This study sets out to better understand why people living in Karachi commit suicide and what role mental illness has to play. The research will allow an estimate to be made of the incidence rate of suicide in Pakistan’s largest city.

The World Health Organisation proposes that most cases of suicide are preventable and suggests comprehensive national strategies for prevention.

The issue of suicide however, remains largely neglected in developing countries. In Pakistan, an Islamic country, suicide is understudied and under-researched: not even basic epidemiological data on national rates is available. A variety of legal, social and religious reasons make data collection and reporting difficult. The law in Pakistan consider suicide and attempted suicide to be criminal acts, punishable with a prison sentence and financial penalty. Islam condemns suicide as an unforgivable sin, with those who take their own lives denied entry to heaven. The social consequences are enormous with families often stigmatised and ostracised.

To date there have been only a handful of reports about the incidence of suicide: mostly autopsy and newspaper reports. But over the last few years, there is suggestive evidence from various agencies and organisations of an increase of suicide rates in Pakistan: a report by the Human Rights Commission of Pakistan, for example, showed 2000 suicides nationally between January and August 2000.

The absence of reliable data precludes any firm conclusions on the extent of the problem. Preventative measures can only be put in place when the risk factors are known. The few reports that have been made have not explored the role of mental illness in suicide: instead, they have focused on social and situational problems like employment or marital issues.
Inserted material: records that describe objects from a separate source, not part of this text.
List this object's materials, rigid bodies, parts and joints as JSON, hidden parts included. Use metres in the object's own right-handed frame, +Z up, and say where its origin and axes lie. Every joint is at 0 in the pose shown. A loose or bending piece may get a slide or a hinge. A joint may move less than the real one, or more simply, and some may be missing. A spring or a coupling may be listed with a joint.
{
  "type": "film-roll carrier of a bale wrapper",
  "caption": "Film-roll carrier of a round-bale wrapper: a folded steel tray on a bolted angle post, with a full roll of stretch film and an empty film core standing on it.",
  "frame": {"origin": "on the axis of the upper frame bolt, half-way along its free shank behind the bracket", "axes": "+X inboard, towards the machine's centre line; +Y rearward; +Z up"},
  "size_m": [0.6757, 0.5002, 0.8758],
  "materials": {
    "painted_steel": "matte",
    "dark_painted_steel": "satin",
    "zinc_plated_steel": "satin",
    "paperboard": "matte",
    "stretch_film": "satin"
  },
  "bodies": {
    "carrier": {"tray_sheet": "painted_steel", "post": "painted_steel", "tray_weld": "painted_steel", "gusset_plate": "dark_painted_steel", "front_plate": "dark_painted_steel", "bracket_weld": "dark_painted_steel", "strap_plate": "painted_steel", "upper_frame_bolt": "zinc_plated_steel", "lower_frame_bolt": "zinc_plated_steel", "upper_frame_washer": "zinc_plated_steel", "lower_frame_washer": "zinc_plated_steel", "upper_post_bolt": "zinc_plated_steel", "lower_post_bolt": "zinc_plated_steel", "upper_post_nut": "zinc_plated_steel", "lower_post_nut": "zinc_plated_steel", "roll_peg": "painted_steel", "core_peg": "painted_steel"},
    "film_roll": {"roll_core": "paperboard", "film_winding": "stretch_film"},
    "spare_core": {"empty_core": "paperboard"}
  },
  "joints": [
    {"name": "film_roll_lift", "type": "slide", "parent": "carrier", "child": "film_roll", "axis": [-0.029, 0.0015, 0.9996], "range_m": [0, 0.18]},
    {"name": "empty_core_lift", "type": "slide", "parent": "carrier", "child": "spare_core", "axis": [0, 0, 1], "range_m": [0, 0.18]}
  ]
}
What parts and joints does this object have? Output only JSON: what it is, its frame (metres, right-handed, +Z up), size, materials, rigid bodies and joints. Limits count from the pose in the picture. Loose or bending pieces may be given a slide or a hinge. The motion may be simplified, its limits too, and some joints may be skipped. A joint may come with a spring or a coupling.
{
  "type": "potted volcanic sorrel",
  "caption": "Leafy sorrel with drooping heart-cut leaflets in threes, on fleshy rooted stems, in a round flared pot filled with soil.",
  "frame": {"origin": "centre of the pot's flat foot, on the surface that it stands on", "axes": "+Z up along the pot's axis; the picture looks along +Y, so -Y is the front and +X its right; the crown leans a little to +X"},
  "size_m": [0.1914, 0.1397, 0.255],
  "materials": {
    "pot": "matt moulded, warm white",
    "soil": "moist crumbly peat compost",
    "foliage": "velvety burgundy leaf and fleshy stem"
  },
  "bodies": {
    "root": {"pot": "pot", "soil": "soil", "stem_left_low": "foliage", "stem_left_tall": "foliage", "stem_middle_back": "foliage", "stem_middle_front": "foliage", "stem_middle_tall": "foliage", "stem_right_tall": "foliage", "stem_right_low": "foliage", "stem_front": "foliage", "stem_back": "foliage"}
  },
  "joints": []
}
The findings of this project will help policy-makers better understand a complex problem and can be used to raise public awareness and develop prevention programmes.

The researchers liaised with the Karachi police to access records and address of 100 people aged over 14 who had committed suicide. They then made contact with their families, and identified 100 people of a similar age living in the same neighbourhood as a comparison group in this matched pair case control study.

The project uses the psychological autopsy method, a series of interviews designed to reconstruct the social and psychological features and circumstances around the death of an individual. The researchers used a variety of sources – evidence given at inquests, medical records, information from doctors and interviews with relatives and friends – to clarify the psychological profile of suicide victims and controls.

Karachi has an estimated population of 12.5 million and is the country’s main business and commercial centre.

Professor Murad Khan is a psychiatrist who works in the Department of Psychiatry at the Aga Khan University in Karachi. He is undertaking this research as a PhD, supervised by Professor Martin Prince in the Section of Epidemiology and by Dr Mehtab Karim at Aga Khan University. The research is funded by a research project grant from the University Research Council of the Aga Khan University.

The results of the study are concluded and the report on the findings is entitled, Epidemiology of Suicide in Pakistan: Determining Rates in Six Cities.